Turbulence Kinetic Energy and High-Order Moments of Velocity Fluctuations of Flows in the Presence of Submerged Vegetation in Pools

Abstract

The flow in arid and semi-arid regions changes significantly during seasons, letting many vegetation patches develop in different parts of rivers. In the presence of aquatic plants in streams, different flow structures have resulted. When the water level increases in these rivers, the presence of vegetation patches influences the turbulent flow structures, which may considerably change the estimation of key hydraulic parameters. The results of earlier investigations indicated that a wide range of submerged and non-submerged vegetation influences the hydrodynamic features of flows in rivers and streams. In the present investigation, two pools with various slopes of entry and exit sections were used to conduct eight independent experiment runs. In addition, a vegetation patch over the entire pool section has been set up to investigate the effects of the vegetation patch on flow structures in pools. The effect of two slopes of 5 and 10 degrees for both entrance and exit of the pools on flow structure has been investigated. Considering two aspect ratios of 2.0 and 2.7, the distributions of flow velocity, Reynolds normal and shear stresses, turbulence intensities, turbulent kinetic energy (TKE), quadrant analysis, and spectral analysis have been studied at the trailing edge of the vegetation patch along an artificial pool. Results show that, for large entrance and exit slopes (10 degrees), the TKE distribution profiles have no specific form.

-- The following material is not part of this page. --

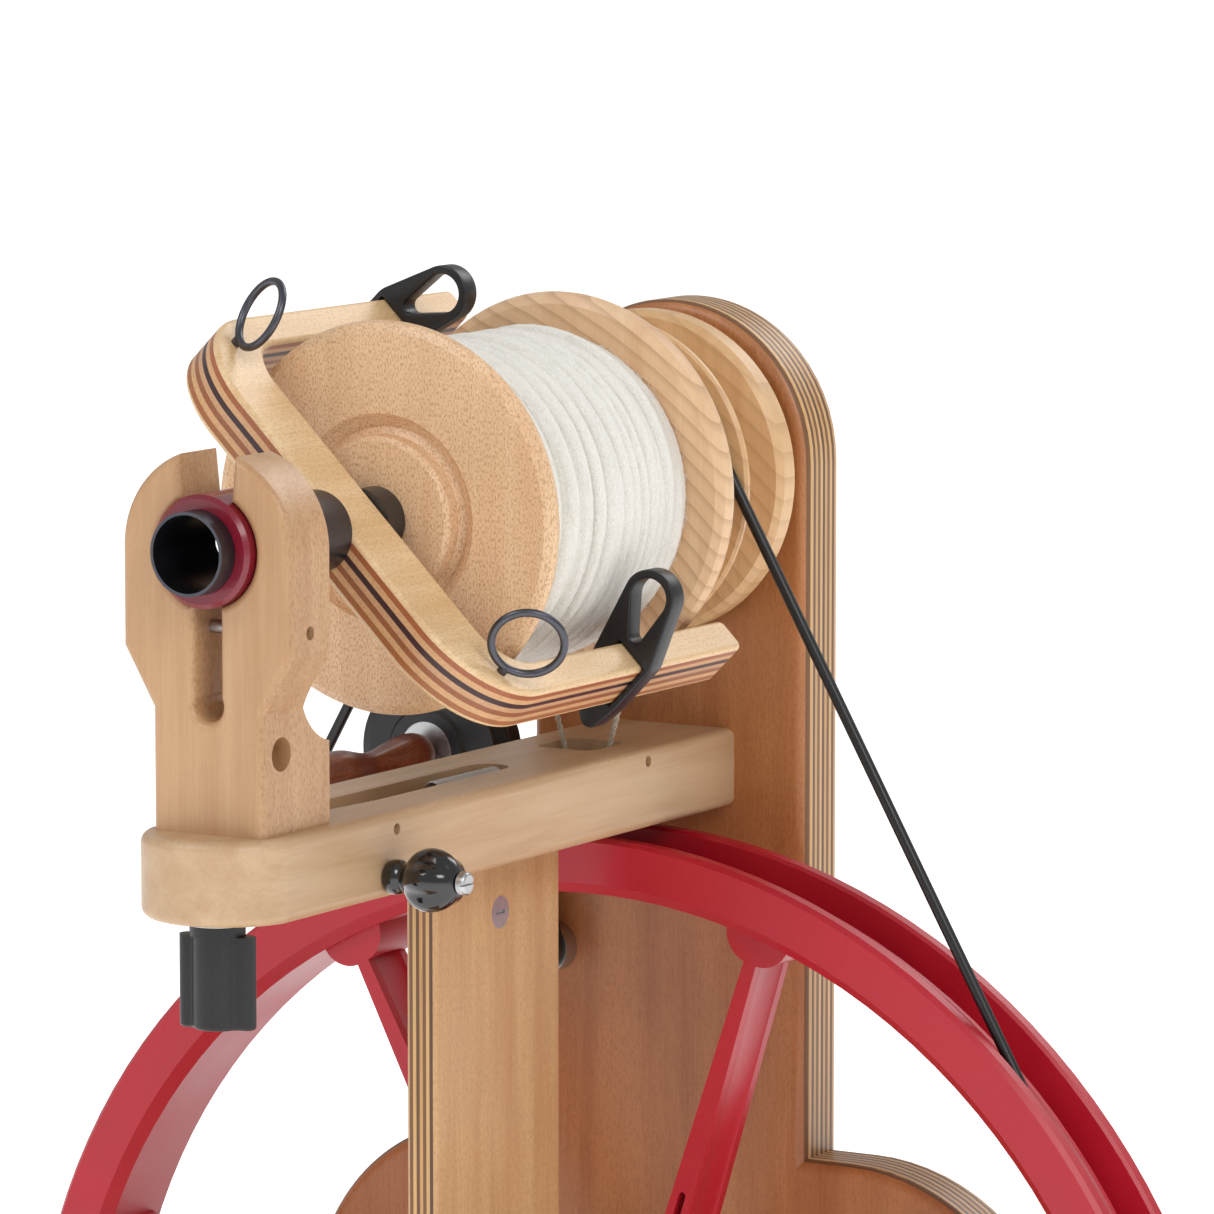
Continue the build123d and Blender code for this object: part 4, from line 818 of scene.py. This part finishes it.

However, the TKE values have a convex-shaped distribution pattern with the maximum TKE value near the bed when the slopes of the entrance and exit sections of the pool are small (5 degrees). Results showed that both ejections and sweeps govern the turbulence structures and coherent motions at the trailing edge of the vegetation patch along the pool. The geometry, entrance, and exit slopes of the pool have no effect on the validation of power spectral function compared to the presence of a vegetation patch in a flatbed.